* [Challenge]:
Output, please, exactly those lines of the listing that come before the line with "in its hollows.", along with that line itself.

* [Data block]:
+ + + +

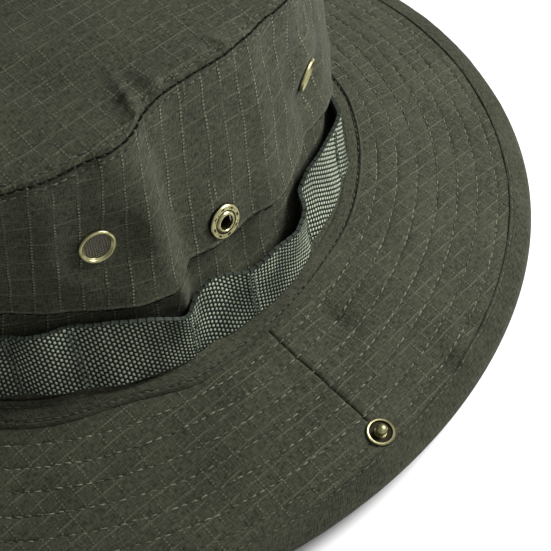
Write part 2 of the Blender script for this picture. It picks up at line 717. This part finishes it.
def felt(name):
    g = Graph(name, roughness=0.95)
    fibre = g.noise(g.place(), 900.0, 4.0, 0.7)
    return g.finish(g.mix(fibre, (0.11, 0.11, 0.085), (0.20, 0.20, 0.16)), fibre, distance=0.0001)


def antique(name, dark, bright, worn, rings=(), pips=None, centre=None, axes=None):
    """Plated brass, rubbed bright on top and gone brown in its hollows.

    Rings are the dark hollows, as radii from the fitting's centre; pips are a radius and a count."""
    g = Graph(name, roughness=0.34, metallic=1.0)
    cloudy = g.noise(g.place(), 260.0, 3.0, 0.5)
    pitted = g.noise(g.place(), 2400.0, 3.0, 0.6)
    shaded = g.ease(cloudy, 0.45, 0.75, 0.0, worn)
    if centre is not None:
        offset = g.node("VectorMath", operation="SUBTRACT")
        g.put(offset.inputs[0], g.place())
        g.put(offset.inputs[1], tuple(centre))
        x, y = [g.dot(offset.outputs[0], tuple(1000 * c for c in axis)) for axis in axes]
        radius = g.math("SQRT", g.math("ADD", g.times(x, x), g.times(y, y)))
        for low, high in rings:
            band = g.times(g.ease(radius, low - 0.15, low), g.ease(radius, high + 0.15, high))
            shaded = g.math("MAXIMUM", shaded, band)
        if pips:
            swing = g.times(g.math("ARCTAN2", y, x), float(pips[1]))
            dots = g.ease(g.math("COSINE", swing), 0.25, 0.7)
            ring = g.ease(g.math("ABSOLUTE", g.math("SUBTRACT", radius, pips[0])), 0.42, 0.22)
            shaded = g.math("MAXIMUM", shaded, g.times(dots, ring))
    colour = g.mix(shaded, bright, dark)
    rough = g.ease(g.math("ADD", g.times(cloudy, 0.6), g.times(pitted, 0.4)),
                   0.3, 0.7, 0.26, 0.42)
    return g.finish(colour, pitted, distance=0.00003, strength=0.4, roughness=rough)


def wire(name, colour, roughness):
    g = Graph(name, roughness=roughness, metallic=1.0)
    drawn = g.noise(g.place(), 1800.0, 2.0)
    tint = g.mix(drawn, tuple(0.7 * c for c in colour), colour)
    return g.finish(tint, drawn, distance=0.00002, strength=0.4)


def plain_floor():
    g = Graph("floor_paper", roughness=0.9, specular=0.2)
    grain = g.noise(g.place(), 6.0, 3.0)
    return g.finish(g.mix(grain, (0.90, 0.90, 0.90), (0.93, 0.93, 0.93)))


olive_dark, olive_light = (0.0115, 0.0122, 0.0074), (0.062, 0.0655, 0.0415)
crown_cloth = ripstop("crown_ripstop", olive_dark, olive_light, marks=1.0, crossed=0.30, pitch=7.2)
top_cloth = ripstop("crown_top_ripstop", olive_dark, olive_light, marks=0.42, crossed=0.8, swapped=True)
brim_material = ripstop("brim_ripstop", olive_dark, olive_light, marks=0.44, crossed=0.8, swapped=True)
strip_material = ripstop("strip_ripstop", olive_dark, olive_light, marks=0.2)
shade_dark, shade_light = (0.012, 0.013, 0.008), (0.056, 0.059, 0.038)
lining_material = ripstop("lining_ripstop", shade_dark, shade_light, marks=0.4)
edge_material = ripstop("binding_ripstop", shade_dark, (0.058, 0.061, 0.039), marks=0.15)
inner_material = ripstop("inner_cloth", shade_dark, (0.042, 0.044, 0.029), marks=0.15)
webbing_material = basket("webbing_weave")
pale_thread = thread("pale_thread", (0.033, 0.035, 0.023), (0.175, 0.182, 0.121))
dull_thread = thread("dull_thread", (0.03, 0.032, 0.021), (0.085, 0.09, 0.06))
seam_thread = thread("seam_thread", (0.002, 0.002, 0.0015), (0.008, 0.008, 0.006), shine=0.03)
green_thread = thread("green_thread", (0.02, 0.03, 0.021), (0.10, 0.13, 0.095))
felt_material = felt("interlining")
brass_dark, brass_bright = (0.024, 0.020, 0.014), (0.44, 0.415, 0.215)
brass = antique("antique_brass", brass_dark, brass_bright, worn=0.3)
dull_brass = antique("back_brass", (0.05, 0.042, 0.026), (0.30, 0.27, 0.17), worn=0.6)
screen_wire = wire("screen_wire", (0.32, 0.305, 0.24), 0.45)
spring_wire = wire("spring_wire", (0.62, 0.61, 0.56), 0.3)

turns = np.arange(0, 360, 0.6)


# ---- crown ----
def seam_groove(distance):
    """The cloth turns in sharply at a sewn seam."""
    return 2.8 * bell(distance, 0.62)


def back_groove(angle):
    """The crown's cloth turns in at its back seam, too."""
    return bell(turn(angle - back_seam) * 1.55, 0.55)


def seam_pucker(angle, distance, seed):
    """Small gathers that run out from a sewn line."""
    ring = wall(angle, lower_seam_height)
    return 0.16 * wander(ring, 7.0, seed) * bell(distance, 6.0)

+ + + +

* [Exercise response]:
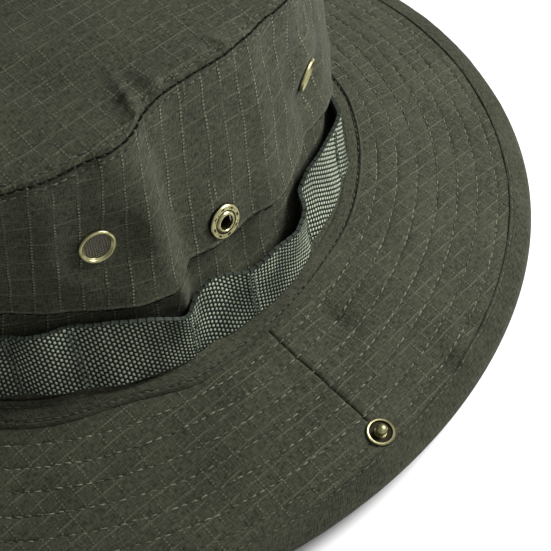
Write part 2 of the Blender script for this picture. It picks up at line 717. This part finishes it.
def felt(name):
    g = Graph(name, roughness=0.95)
    fibre = g.noise(g.place(), 900.0, 4.0, 0.7)
    return g.finish(g.mix(fibre, (0.11, 0.11, 0.085), (0.20, 0.20, 0.16)), fibre, distance=0.0001)


def antique(name, dark, bright, worn, rings=(), pips=None, centre=None, axes=None):
    """Plated brass, rubbed bright on top and gone brown in its hollows.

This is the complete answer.